Let I be a closed bounded interval and let f:I->R be continuous on I. Then f is uniformly continuous on I.
Proof(By Contradiction):
If f is not uniformly continuous on I then, by the preceding result(Nonuniform Continuity Criteria), there exists [tex]\epsilon_{0}>0[/tex] and two sequences [tex](x_n)[/tex] and [tex](u_n)[/tex] in I such that [tex]|x_n-u_n|<1/n[/tex] and [tex]|f(x_n)-f(u_n)|\geq\epsilon_{0}[/tex] for all [tex]n\in\mathbb{N}[/tex]. Since I is bounded, the sequence [tex](x_n)[/tex] is bounded; by the Bolzano-Weierstrass Theorem there is a subsequence [tex](x_n_k)[/tex] of [tex](x_n)[/tex] that converges to an element z.
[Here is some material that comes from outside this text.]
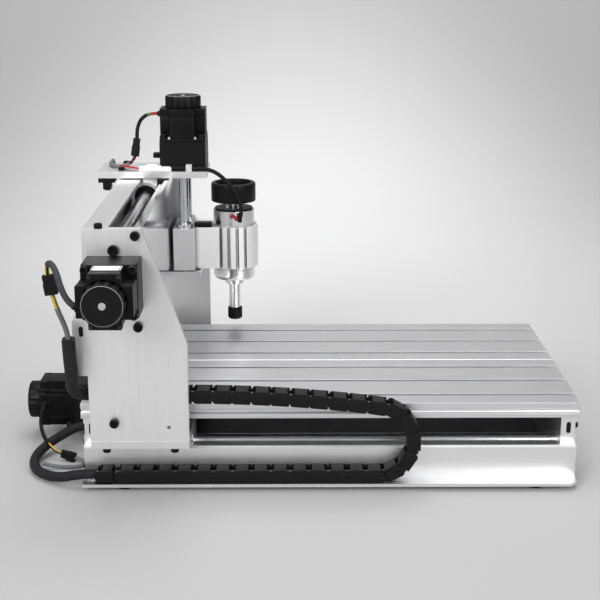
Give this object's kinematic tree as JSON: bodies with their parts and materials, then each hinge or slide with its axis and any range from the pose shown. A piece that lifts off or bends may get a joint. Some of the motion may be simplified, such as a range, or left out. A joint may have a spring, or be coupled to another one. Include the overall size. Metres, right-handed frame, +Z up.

Since I is closed, the limit z belongs to I. It is clear that the corresponding subsequence [tex](u_n_k)[/tex] also converges to z, since
[tex]|u_n_k - z|\leq|u_n_k - x_n_k| + |x_n_k - z|[/tex].Now if f is continuous at the point z, then both of the sequences [tex](f(x_n_k))[/tex] and [tex](f(u_n_k))[/tex] must converge to [tex[f(z)[/tex]. But this is not possible since
[tex]|f(x_n)-f(u_n)|\geq\epsilon_0[/tex]
I understand the proof up to the part where it says it is clear that [tex](u_n_k)[/tex] also converges to z. I don't know why showing this inequality shows that the subsequence converges to z. Also why is the difference between the two sequences less then 1/n?